- _SHORT EXERCISE_
Set the following entries down again exactly, line by line.

- _MATERIAL TO PROCESS_

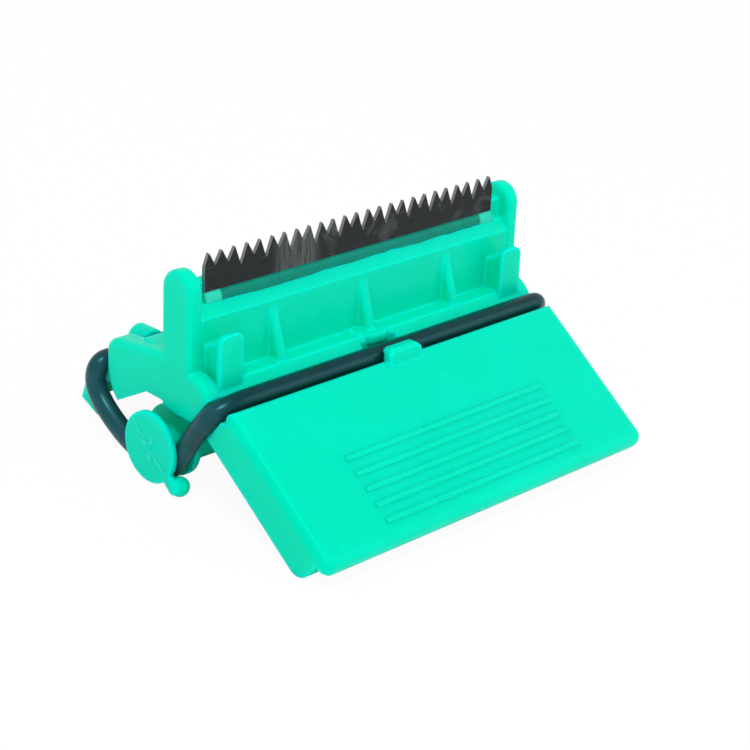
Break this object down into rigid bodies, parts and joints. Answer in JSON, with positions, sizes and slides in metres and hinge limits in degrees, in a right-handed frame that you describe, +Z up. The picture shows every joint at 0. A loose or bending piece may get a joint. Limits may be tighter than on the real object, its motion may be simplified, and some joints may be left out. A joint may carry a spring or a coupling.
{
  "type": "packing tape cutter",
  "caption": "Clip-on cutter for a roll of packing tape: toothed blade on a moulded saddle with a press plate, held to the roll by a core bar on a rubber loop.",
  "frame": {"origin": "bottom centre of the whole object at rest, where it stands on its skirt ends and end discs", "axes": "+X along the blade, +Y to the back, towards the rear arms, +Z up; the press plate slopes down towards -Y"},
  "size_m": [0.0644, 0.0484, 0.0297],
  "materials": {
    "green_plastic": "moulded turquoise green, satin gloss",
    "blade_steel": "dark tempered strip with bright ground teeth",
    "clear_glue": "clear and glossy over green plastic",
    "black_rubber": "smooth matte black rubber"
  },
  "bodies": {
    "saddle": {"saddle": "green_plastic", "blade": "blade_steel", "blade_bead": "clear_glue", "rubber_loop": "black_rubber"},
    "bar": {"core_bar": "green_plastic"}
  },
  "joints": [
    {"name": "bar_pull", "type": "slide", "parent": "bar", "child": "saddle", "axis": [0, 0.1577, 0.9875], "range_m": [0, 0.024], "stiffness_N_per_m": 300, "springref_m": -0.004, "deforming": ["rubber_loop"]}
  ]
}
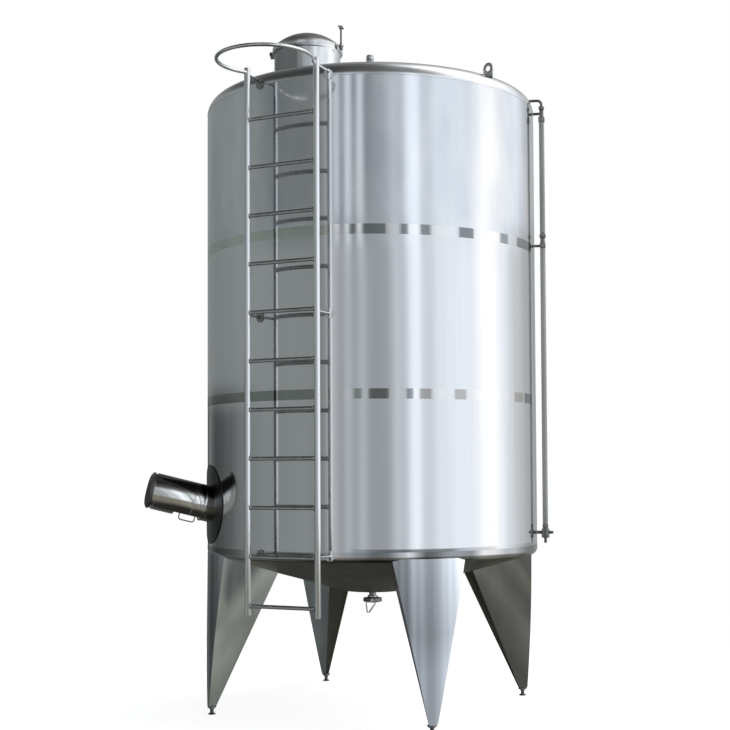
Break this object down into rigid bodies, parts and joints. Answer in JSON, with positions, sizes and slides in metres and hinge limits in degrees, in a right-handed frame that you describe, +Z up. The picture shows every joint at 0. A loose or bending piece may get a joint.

- _RESPONSE TO THIS EXERCISE_
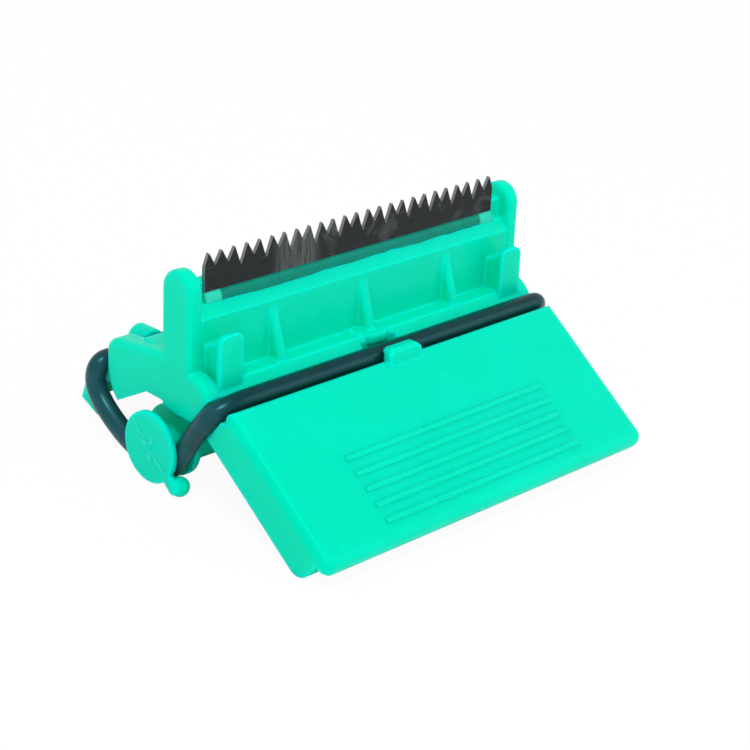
Break this object down into rigid bodies, parts and joints. Answer in JSON, with positions, sizes and slides in metres and hinge limits in degrees, in a right-handed frame that you describe, +Z up. The picture shows every joint at 0. A loose or bending piece may get a joint. Limits may be tighter than on the real object, its motion may be simplified, and some joints may be left out. A joint may carry a spring or a coupling.
{
  "type": "packing tape cutter",
  "caption": "Clip-on cutter for a roll of packing tape: toothed blade on a moulded saddle with a press plate, held to the roll by a core bar on a rubber loop.",
  "frame": {"origin": "bottom centre of the whole object at rest, where it stands on its skirt ends and end discs", "axes": "+X along the blade, +Y to the back, towards the rear arms, +Z up; the press plate slopes down towards -Y"},
  "size_m": [0.0644, 0.0484, 0.0297],
  "materials": {
    "green_plastic": "moulded turquoise green, satin gloss",
    "blade_steel": "dark tempered strip with bright ground teeth",
    "clear_glue": "clear and glossy over green plastic",
    "black_rubber": "smooth matte black rubber"
  },
  "bodies": {
    "saddle": {"saddle": "green_plastic", "blade": "blade_steel", "blade_bead": "clear_glue", "rubber_loop": "black_rubber"},
    "bar": {"core_bar": "green_plastic"}
  },
  "joints": [
    {"name": "bar_pull", "type": "slide", "parent": "bar", "child": "saddle", "axis": [0, 0.1577, 0.9875], "range_m": [0, 0.024], "stiffness_N_per_m": 300, "springref_m": -0.004, "deforming": ["rubber_loop"]}
  ]
}
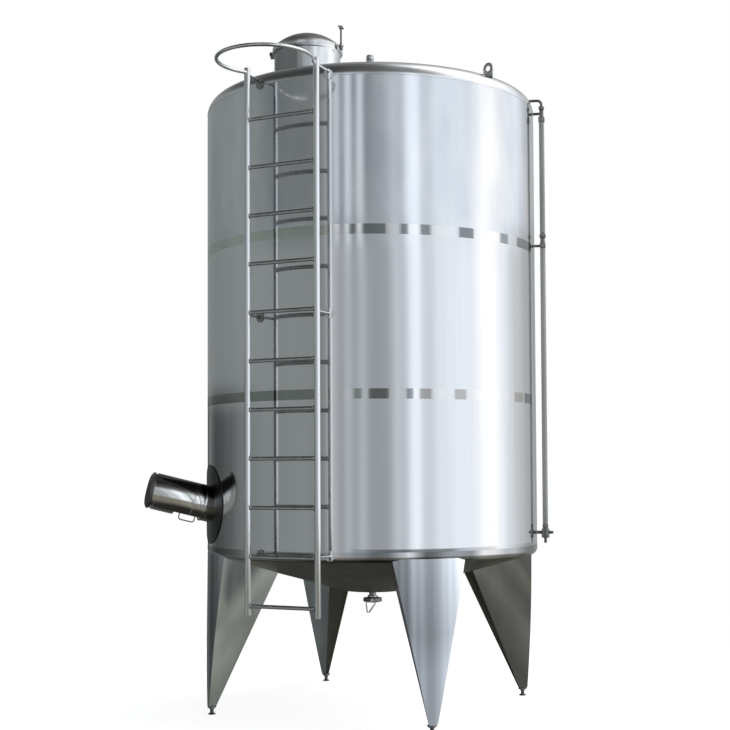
Break this object down into rigid bodies, parts and joints. Answer in JSON, with positions, sizes and slides in metres and hinge limits in degrees, in a right-handed frame that you describe, +Z up. The picture shows every joint at 0. A loose or bending piece may get a joint.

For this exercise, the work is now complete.